Essentially, Hood seems to be introducing a non-narcissistic twist to the old DJ-as-deity ethos that has long dominated clubland.
“Exactly. My idea is to go backwards and forwards, because I don’t know if we’ve done that with techno and house music before. House music certainly has its roots in gospel and we’re trying to take that into the future now. It’s just further pushing the envelope and ushering in the presence of God.”
What does he think of the way that much of today’s techno still replicates the sound he forged more than 20 years ago?
“You look at most types of electronic music and it’s pretty much all been done,” notes Hood. “We need somebody to create another form of sampler or synthesiser or drum machine, and we need to change the way we think about making music. That will come in time, but for now this is a new-yet-old thing. For me, it’s like fresh water. When you have a pond, it’s just stale, stagnant water, but a river is constantly flowing so it’s a living water. Things are changing and the old gospel message of yesterday is being refreshed.
“We don’t necessarily like to call this gospel house. We look at it more as Holy Ghost house because it’s bringing revival.
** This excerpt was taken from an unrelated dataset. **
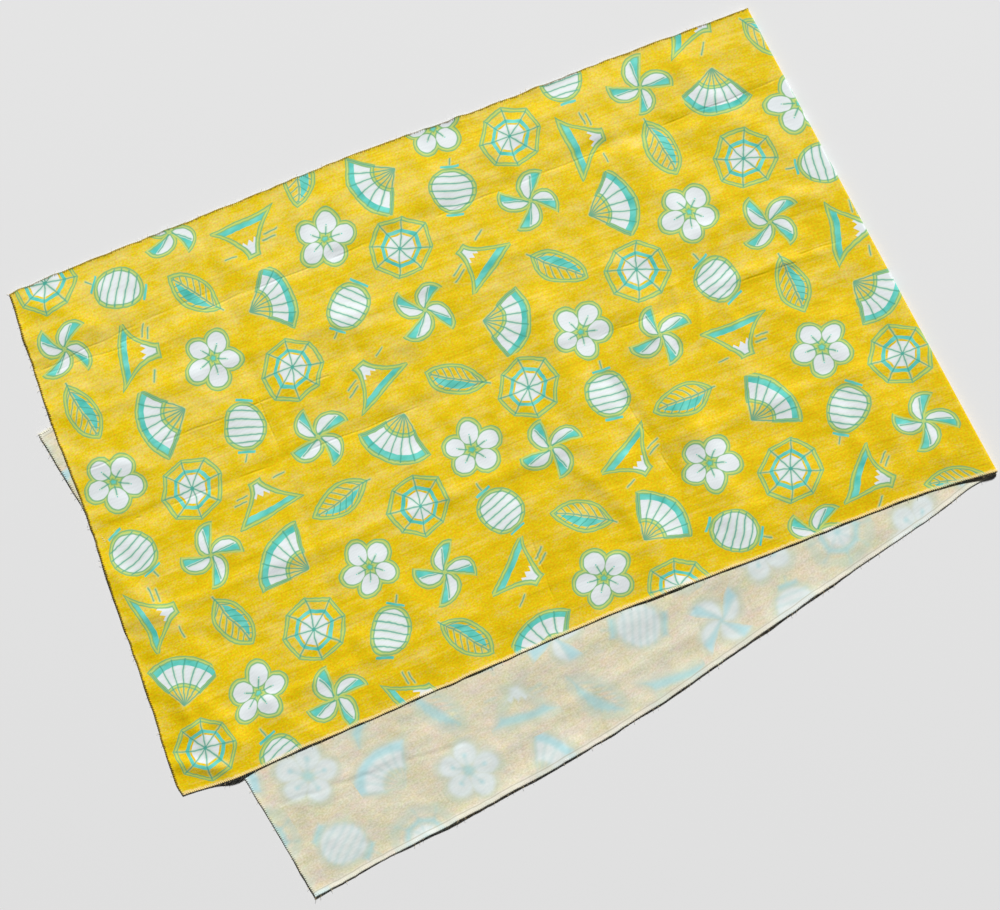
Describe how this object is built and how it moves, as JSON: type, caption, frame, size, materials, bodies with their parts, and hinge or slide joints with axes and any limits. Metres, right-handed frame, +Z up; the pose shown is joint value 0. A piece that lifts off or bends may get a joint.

People are looking for answers with everything we’re facing, all this uncertainty and fear about what tomorrow might bring. Our message is knowing triumph and victory in your heart. There was a time when I didn’t think like this, but then I got to this place where a revival happened within me. We don’t want people to have a spiritual encounter, we want them to start thinking differently and start speaking differently. We will bring church to those who may not necessarily get the church, so it’s not just playing house music with gospel samples in it. We want to bring the spirit.”